### SHORT PROBLEM
Repeat the material below exactly, line for line.

### SOURCE MATERIAL

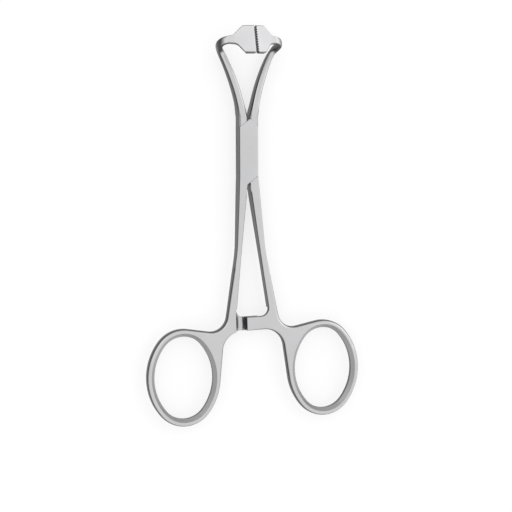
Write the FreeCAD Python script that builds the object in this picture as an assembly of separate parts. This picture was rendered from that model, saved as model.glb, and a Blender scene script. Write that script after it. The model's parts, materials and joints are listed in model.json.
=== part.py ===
import FreeCAD, Part
import math
import os

V = FreeCAD.Vector

# Towel forceps, 135 mm, box lock. Millimetres. It lies on its back: +Y towards the jaws,
# +X to the right, +Z up, out of its front. The pivot axis is X = 0, Y = 0, and the back of
# the box lies in Z = 0. The halves are laid out about the mid-plane and lifted at the end.

# Box lock
box_width = 6.5
box_thickness = 5.5
box_shoulder = 8.3
shoulder_slope = 0.75
slot_thickness = 2.1
slot_radius = 8.0
slot_clearance = 0.06
shoulder_clearance = 0.08
tongue_side_relief = 0.05

# Lock pin
pin_diameter = 2.6
pin_running_clearance = 0.04
pin_fixed_clearance = 0.01

# Edges
edge_round = 0.45
near = 0.001

# Shanks: both are set a little to the right of the box, in degrees about the pivot. The outer
# edge bends once on its way down, and the thickness tapers between two heights.
handle_set = 1.6
crotch_half_gap = 0.45
shank_bend_x = 5.0
shank_bend_y = -34.0
shank_bend_radius = 60.0
taper_start = -14.0
taper_end = -38.0
taper_round = 150.0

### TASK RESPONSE
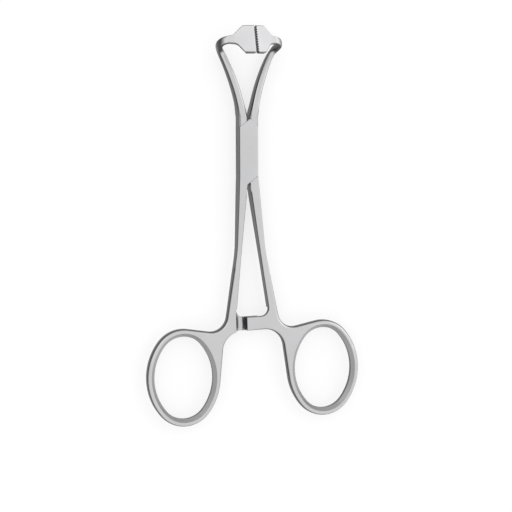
Write the FreeCAD Python script that builds the object in this picture as an assembly of separate parts. This picture was rendered from that model, saved as model.glb, and a Blender scene script. Write that script after it. The model's parts, materials and joints are listed in model.json.
=== part.py ===
import FreeCAD, Part
import math
import os

V = FreeCAD.Vector

# Towel forceps, 135 mm, box lock. Millimetres. It lies on its back: +Y towards the jaws,
# +X to the right, +Z up, out of its front. The pivot axis is X = 0, Y = 0, and the back of
# the box lies in Z = 0. The halves are laid out about the mid-plane and lifted at the end.

# Box lock
box_width = 6.5
box_thickness = 5.5
box_shoulder = 8.3
shoulder_slope = 0.75
slot_thickness = 2.1
slot_radius = 8.0
slot_clearance = 0.06
shoulder_clearance = 0.08
tongue_side_relief = 0.05

# Lock pin
pin_diameter = 2.6
pin_running_clearance = 0.04
pin_fixed_clearance = 0.01

# Edges
edge_round = 0.45
near = 0.001

# Shanks: both are set a little to the right of the box, in degrees about the pivot. The outer
# edge bends once on its way down, and the thickness tapers between two heights.
handle_set = 1.6
crotch_half_gap = 0.45
shank_bend_x = 5.0
shank_bend_y = -34.0
shank_bend_radius = 60.0
taper_start = -14.0
taper_end = -38.0
taper_round = 150.0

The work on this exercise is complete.